**Collected material**
>>>>>
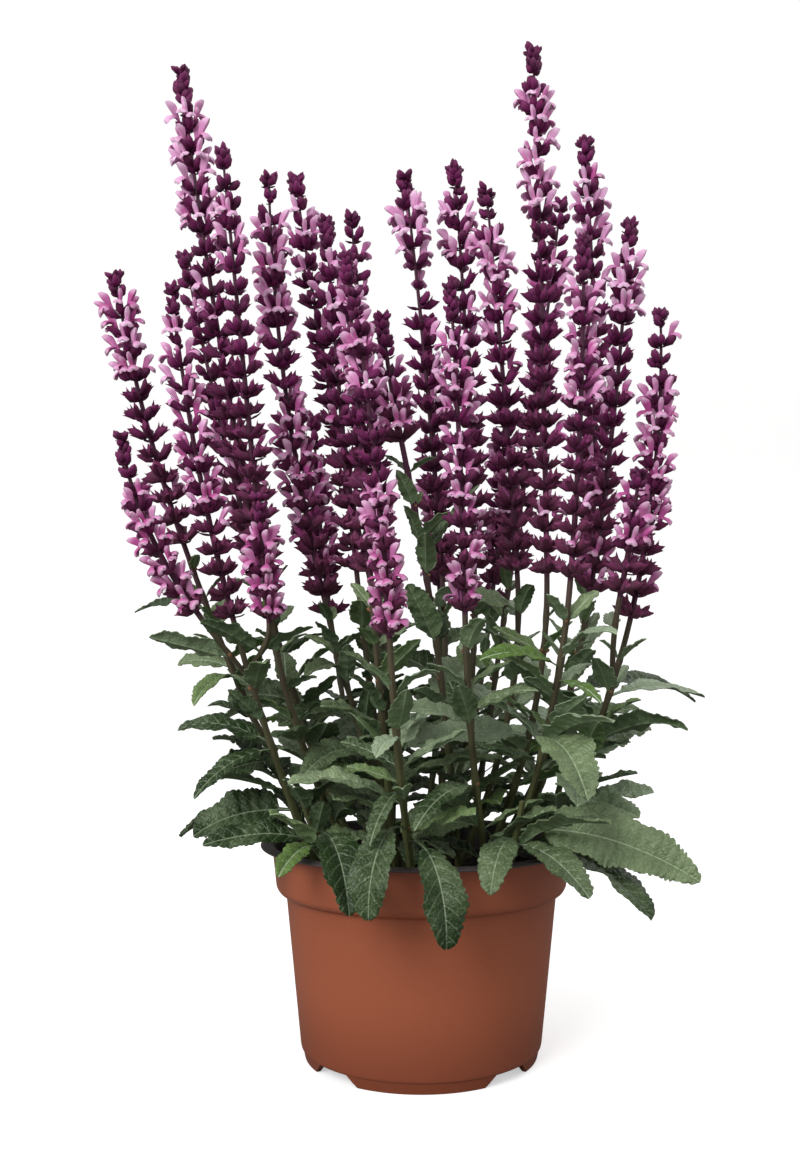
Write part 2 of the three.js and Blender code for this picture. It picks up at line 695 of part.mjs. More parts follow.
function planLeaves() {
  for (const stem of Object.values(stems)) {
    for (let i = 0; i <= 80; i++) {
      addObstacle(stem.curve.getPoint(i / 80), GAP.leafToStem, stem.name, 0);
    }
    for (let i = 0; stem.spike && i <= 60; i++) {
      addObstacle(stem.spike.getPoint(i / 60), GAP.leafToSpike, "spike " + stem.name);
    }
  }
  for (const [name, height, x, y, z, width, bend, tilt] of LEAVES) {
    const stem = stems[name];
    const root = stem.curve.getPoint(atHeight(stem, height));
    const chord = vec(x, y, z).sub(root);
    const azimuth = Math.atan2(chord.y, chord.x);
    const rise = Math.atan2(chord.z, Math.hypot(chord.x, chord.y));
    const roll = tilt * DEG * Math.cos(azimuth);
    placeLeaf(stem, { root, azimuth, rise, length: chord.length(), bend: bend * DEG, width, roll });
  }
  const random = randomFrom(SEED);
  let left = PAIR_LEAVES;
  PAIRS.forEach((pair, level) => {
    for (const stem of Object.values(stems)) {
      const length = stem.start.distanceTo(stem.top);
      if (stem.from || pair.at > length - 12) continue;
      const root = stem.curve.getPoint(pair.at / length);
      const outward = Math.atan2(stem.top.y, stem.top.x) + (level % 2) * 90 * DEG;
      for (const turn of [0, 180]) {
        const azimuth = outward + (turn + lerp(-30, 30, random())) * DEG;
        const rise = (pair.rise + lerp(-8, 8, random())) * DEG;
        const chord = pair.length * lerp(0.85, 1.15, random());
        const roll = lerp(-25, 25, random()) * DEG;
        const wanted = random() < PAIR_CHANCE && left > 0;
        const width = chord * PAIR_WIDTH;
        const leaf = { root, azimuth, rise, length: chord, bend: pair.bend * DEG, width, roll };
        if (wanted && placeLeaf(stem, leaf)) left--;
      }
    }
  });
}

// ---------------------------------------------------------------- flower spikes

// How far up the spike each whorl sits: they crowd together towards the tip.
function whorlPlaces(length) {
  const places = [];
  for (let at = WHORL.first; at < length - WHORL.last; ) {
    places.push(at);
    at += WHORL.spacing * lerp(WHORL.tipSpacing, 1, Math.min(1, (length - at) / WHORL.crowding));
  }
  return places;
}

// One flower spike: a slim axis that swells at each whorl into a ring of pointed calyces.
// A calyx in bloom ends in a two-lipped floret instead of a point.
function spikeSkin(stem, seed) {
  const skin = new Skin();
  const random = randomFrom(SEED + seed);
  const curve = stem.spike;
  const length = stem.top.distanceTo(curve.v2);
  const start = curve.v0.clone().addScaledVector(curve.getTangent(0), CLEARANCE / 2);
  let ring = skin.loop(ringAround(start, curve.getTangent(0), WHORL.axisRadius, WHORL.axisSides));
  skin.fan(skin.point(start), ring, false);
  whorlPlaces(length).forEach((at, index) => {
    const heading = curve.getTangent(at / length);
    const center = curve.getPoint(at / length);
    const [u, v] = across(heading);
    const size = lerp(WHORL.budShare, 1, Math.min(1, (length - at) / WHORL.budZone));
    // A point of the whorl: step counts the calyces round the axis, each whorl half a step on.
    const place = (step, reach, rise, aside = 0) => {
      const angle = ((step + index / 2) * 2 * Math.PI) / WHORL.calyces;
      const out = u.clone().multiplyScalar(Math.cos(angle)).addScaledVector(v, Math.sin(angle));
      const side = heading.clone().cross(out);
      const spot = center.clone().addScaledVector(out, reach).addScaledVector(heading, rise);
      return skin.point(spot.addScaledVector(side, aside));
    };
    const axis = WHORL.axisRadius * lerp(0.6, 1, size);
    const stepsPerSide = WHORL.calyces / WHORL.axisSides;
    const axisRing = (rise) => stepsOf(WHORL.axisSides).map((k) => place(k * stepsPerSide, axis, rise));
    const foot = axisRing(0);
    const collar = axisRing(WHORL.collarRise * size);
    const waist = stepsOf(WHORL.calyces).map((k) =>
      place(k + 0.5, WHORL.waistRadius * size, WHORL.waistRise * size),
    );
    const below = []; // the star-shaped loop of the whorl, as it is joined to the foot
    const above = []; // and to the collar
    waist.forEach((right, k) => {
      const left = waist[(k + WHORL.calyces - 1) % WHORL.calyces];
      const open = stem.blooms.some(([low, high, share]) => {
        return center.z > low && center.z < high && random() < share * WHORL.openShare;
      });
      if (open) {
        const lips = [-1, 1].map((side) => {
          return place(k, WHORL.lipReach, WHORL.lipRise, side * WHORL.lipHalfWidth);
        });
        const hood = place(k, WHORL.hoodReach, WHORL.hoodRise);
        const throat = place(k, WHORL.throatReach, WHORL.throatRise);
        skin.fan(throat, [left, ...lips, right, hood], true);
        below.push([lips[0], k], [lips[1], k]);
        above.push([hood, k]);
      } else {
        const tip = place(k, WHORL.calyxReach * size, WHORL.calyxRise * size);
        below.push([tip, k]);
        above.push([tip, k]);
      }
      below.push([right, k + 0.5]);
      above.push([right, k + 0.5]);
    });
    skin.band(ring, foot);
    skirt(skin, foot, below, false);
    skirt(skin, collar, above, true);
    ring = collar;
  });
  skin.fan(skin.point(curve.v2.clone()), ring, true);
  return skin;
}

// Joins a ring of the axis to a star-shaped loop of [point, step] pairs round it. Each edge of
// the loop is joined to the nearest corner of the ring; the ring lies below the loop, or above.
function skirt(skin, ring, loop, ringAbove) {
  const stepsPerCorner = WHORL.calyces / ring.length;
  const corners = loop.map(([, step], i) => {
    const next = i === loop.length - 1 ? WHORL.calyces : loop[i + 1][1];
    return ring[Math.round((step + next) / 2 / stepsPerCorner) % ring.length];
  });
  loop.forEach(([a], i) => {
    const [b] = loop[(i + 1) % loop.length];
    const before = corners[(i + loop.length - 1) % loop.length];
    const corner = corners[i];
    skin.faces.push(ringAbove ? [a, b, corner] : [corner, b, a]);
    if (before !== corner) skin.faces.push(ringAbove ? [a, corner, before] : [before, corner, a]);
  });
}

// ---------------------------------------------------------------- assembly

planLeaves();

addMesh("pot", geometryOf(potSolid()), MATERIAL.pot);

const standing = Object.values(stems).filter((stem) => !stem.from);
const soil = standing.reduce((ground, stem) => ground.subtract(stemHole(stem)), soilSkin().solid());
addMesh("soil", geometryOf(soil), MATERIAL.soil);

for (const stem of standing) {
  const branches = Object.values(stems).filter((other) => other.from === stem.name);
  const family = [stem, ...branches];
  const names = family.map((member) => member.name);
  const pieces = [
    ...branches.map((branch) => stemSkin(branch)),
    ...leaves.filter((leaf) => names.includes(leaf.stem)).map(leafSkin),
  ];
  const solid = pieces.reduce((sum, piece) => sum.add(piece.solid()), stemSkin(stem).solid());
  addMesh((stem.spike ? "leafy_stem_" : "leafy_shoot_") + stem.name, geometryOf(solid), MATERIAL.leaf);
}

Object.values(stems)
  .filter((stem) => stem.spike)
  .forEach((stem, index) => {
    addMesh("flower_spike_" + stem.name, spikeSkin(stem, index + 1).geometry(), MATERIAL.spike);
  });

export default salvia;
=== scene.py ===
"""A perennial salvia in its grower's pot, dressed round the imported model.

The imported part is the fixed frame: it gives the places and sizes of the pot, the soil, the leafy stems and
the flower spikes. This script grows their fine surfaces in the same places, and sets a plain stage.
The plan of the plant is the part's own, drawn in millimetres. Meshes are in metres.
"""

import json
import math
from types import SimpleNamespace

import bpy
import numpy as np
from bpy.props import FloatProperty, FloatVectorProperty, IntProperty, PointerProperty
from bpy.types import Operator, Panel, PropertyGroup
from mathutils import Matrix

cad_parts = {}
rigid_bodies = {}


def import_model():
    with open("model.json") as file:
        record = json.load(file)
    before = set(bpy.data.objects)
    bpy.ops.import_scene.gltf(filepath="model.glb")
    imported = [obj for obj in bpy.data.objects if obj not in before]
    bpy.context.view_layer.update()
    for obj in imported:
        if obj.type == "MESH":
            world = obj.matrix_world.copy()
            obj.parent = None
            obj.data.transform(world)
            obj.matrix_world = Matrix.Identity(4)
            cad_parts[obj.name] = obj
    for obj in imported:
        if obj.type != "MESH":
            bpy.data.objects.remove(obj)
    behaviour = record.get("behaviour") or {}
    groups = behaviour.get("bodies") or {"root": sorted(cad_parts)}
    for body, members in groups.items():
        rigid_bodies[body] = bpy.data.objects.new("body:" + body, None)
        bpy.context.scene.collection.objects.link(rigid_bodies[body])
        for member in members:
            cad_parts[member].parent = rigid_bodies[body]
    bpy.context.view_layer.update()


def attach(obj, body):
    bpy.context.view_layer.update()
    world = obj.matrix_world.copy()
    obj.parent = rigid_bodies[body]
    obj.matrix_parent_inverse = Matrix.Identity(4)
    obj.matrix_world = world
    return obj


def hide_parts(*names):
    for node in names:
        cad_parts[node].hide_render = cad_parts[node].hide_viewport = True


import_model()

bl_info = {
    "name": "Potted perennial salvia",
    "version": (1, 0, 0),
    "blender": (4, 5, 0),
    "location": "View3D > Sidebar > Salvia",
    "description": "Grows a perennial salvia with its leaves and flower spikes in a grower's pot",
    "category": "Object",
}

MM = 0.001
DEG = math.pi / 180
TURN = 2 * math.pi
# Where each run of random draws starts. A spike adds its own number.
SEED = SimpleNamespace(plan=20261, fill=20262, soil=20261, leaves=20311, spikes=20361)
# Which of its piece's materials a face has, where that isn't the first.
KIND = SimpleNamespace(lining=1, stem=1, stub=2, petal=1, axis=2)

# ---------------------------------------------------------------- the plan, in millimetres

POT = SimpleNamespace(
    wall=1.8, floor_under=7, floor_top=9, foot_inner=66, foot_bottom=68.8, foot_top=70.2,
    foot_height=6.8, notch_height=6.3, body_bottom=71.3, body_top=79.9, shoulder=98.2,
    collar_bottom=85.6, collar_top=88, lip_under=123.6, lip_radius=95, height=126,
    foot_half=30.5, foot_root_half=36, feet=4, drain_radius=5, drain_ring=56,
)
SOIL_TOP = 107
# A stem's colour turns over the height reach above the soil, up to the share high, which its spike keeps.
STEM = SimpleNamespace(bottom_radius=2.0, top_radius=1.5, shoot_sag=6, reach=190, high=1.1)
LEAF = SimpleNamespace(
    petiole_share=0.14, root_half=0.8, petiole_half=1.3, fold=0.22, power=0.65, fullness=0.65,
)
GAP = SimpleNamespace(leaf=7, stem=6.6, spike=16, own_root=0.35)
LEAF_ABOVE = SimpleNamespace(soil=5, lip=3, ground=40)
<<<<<
Take exactly the lines from the one containing "for (const stem of standing)" through the one containing "obj.data.transform(world)" in the data above, and output them with nothing added.

for (const stem of standing) {
  const branches = Object.values(stems).filter((other) => other.from === stem.name);
  const family = [stem, ...branches];
  const names = family.map((member) => member.name);
  const pieces = [
    ...branches.map((branch) => stemSkin(branch)),
    ...leaves.filter((leaf) => names.includes(leaf.stem)).map(leafSkin),
  ];
  const solid = pieces.reduce((sum, piece) => sum.add(piece.solid()), stemSkin(stem).solid());
  addMesh((stem.spike ? "leafy_stem_" : "leafy_shoot_") + stem.name, geometryOf(solid), MATERIAL.leaf);
}

Object.values(stems)
  .filter((stem) => stem.spike)
  .forEach((stem, index) => {
    addMesh("flower_spike_" + stem.name, spikeSkin(stem, index + 1).geometry(), MATERIAL.spike);
  });

export default salvia;
=== scene.py ===
"""A perennial salvia in its grower's pot, dressed round the imported model.

The imported part is the fixed frame: it gives the places and sizes of the pot, the soil, the leafy stems and
the flower spikes. This script grows their fine surfaces in the same places, and sets a plain stage.
The plan of the plant is the part's own, drawn in millimetres. Meshes are in metres.
"""

import json
import math
from types import SimpleNamespace

import bpy
import numpy as np
from bpy.props import FloatProperty, FloatVectorProperty, IntProperty, PointerProperty
from bpy.types import Operator, Panel, PropertyGroup
from mathutils import Matrix

cad_parts = {}
rigid_bodies = {}


def import_model():
    with open("model.json") as file:
        record = json.load(file)
    before = set(bpy.data.objects)
    bpy.ops.import_scene.gltf(filepath="model.glb")
    imported = [obj for obj in bpy.data.objects if obj not in before]
    bpy.context.view_layer.update()
    for obj in imported:
        if obj.type == "MESH":
            world = obj.matrix_world.copy()
            obj.parent = None
            obj.data.transform(world)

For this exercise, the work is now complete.